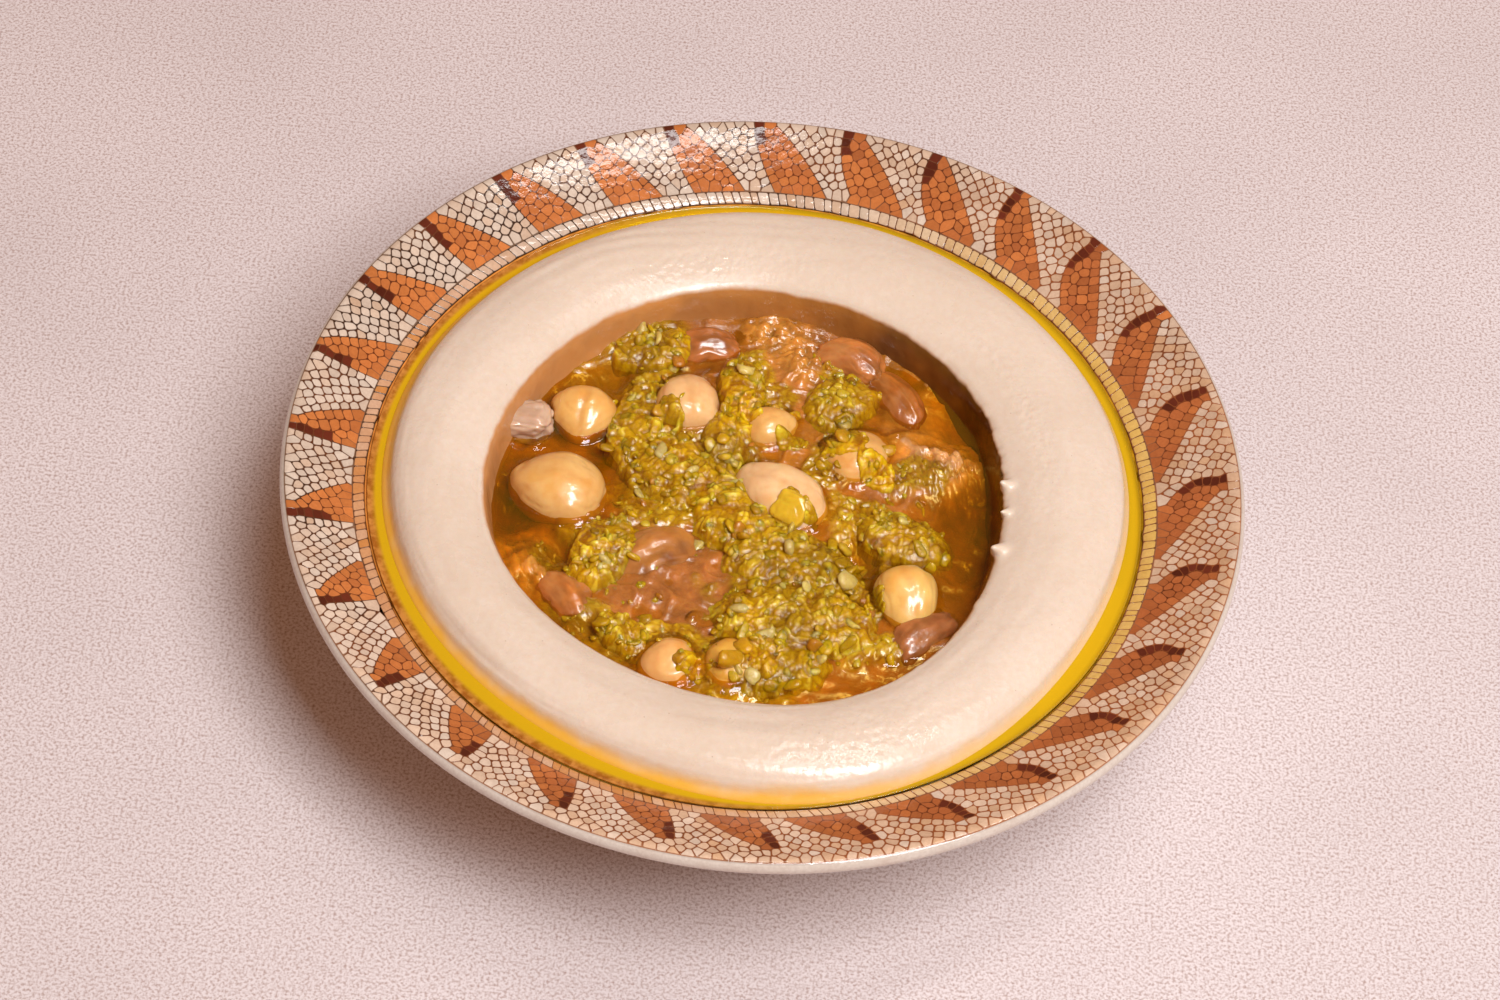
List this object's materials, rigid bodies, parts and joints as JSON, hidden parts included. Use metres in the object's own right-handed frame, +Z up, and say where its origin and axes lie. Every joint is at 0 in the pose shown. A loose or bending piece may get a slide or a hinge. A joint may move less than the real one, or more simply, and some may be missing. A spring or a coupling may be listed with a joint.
{
  "type": "bowl of hummus",
  "caption": "Round glazed bowl with a wide sloping rim, filled with a swept ring of hummus round a well of mashed beans, chickpeas and chopped green relish in oil.",
  "frame": {"origin": "on the surface the bowl stands on, under the middle of its rim", "axes": "+Z up along the bowl's axis; +X to the right and -Y towards the side shown in front, where the narrower part of the hummus ring is to the right"},
  "size_m": [0.16, 0.16, 0.038],
  "materials": {
    "glazed_ware": "glossy glaze over a painted mosaic border",
    "hummus": "moist, satin",
    "oil": "clear yellow liquid",
    "bean_mash": "wet and lumpy",
    "chickpea": "boiled, oily skin",
    "fava_skin": "wet, smooth skin",
    "relish": "wet chopped pepper",
    "pepper": "wet, smooth skin"
  },
  "bodies": {
    "root": {"bowl": "glazed_ware", "hummus": "hummus", "oil_ring": "oil", "oil_pool_1": "oil", "oil_pool_2": "oil", "fava_mash": "bean_mash", "chickpea_1": "chickpea", "chickpea_2": "chickpea", "chickpea_3": "chickpea", "chickpea_4": "chickpea", "chickpea_5": "chickpea", "chickpea_6": "chickpea", "chickpea_7": "chickpea", "chickpea_8": "chickpea", "chickpea_9": "chickpea", "fava_bean_1": "fava_skin", "fava_bean_2": "fava_skin", "fava_bean_3": "fava_skin", "fava_bean_4": "fava_skin", "fava_bean_5": "fava_skin", "fava_bean_6": "fava_skin", "relish_middle": "relish", "relish_far_left": "relish", "relish_far_right": "relish", "relish_left": "relish", "relish_right": "relish", "relish_near_left": "relish", "hummus_chunk": "hummus", "pepper_piece": "pepper"}
  },
  "joints": []
}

□ □ □ □

**Exercise details:** Produce an exact copy of the whole listing.

**Response for this exercise:**
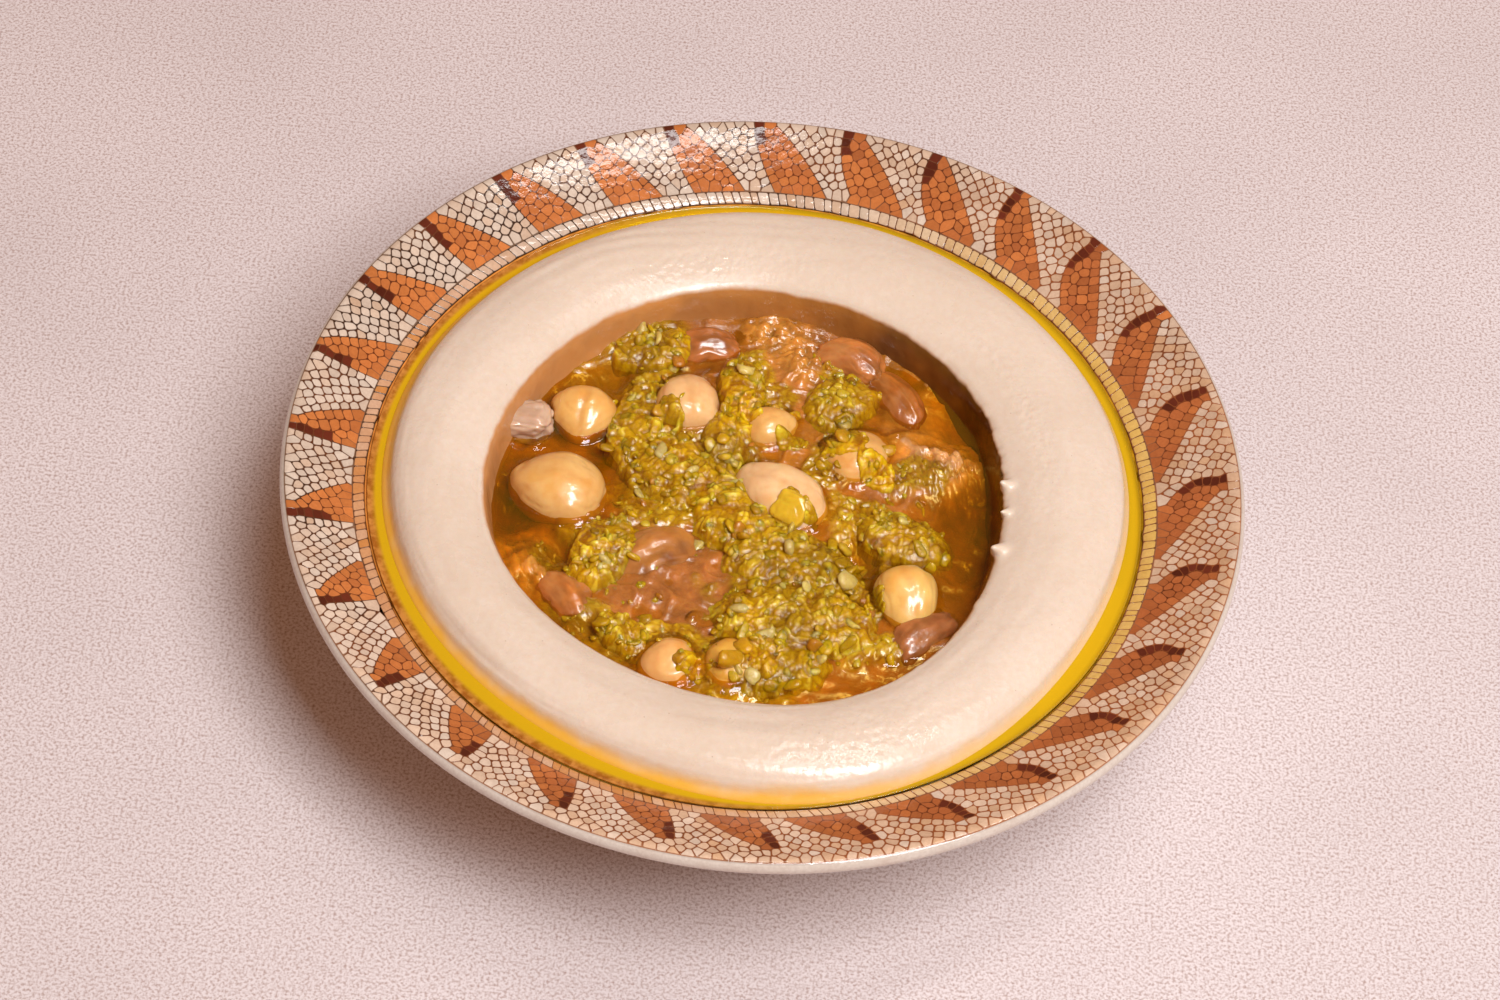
List this object's materials, rigid bodies, parts and joints as JSON, hidden parts included. Use metres in the object's own right-handed frame, +Z up, and say where its origin and axes lie. Every joint is at 0 in the pose shown. A loose or bending piece may get a slide or a hinge. A joint may move less than the real one, or more simply, and some may be missing. A spring or a coupling may be listed with a joint.
{
  "type": "bowl of hummus",
  "caption": "Round glazed bowl with a wide sloping rim, filled with a swept ring of hummus round a well of mashed beans, chickpeas and chopped green relish in oil.",
  "frame": {"origin": "on the surface the bowl stands on, under the middle of its rim", "axes": "+Z up along the bowl's axis; +X to the right and -Y towards the side shown in front, where the narrower part of the hummus ring is to the right"},
  "size_m": [0.16, 0.16, 0.038],
  "materials": {
    "glazed_ware": "glossy glaze over a painted mosaic border",
    "hummus": "moist, satin",
    "oil": "clear yellow liquid",
    "bean_mash": "wet and lumpy",
    "chickpea": "boiled, oily skin",
    "fava_skin": "wet, smooth skin",
    "relish": "wet chopped pepper",
    "pepper": "wet, smooth skin"
  },
  "bodies": {
    "root": {"bowl": "glazed_ware", "hummus": "hummus", "oil_ring": "oil", "oil_pool_1": "oil", "oil_pool_2": "oil", "fava_mash": "bean_mash", "chickpea_1": "chickpea", "chickpea_2": "chickpea", "chickpea_3": "chickpea", "chickpea_4": "chickpea", "chickpea_5": "chickpea", "chickpea_6": "chickpea", "chickpea_7": "chickpea", "chickpea_8": "chickpea", "chickpea_9": "chickpea", "fava_bean_1": "fava_skin", "fava_bean_2": "fava_skin", "fava_bean_3": "fava_skin", "fava_bean_4": "fava_skin", "fava_bean_5": "fava_skin", "fava_bean_6": "fava_skin", "relish_middle": "relish", "relish_far_left": "relish", "relish_far_right": "relish", "relish_left": "relish", "relish_right": "relish", "relish_near_left": "relish", "hummus_chunk": "hummus", "pepper_piece": "pepper"}
  },
  "joints": []
}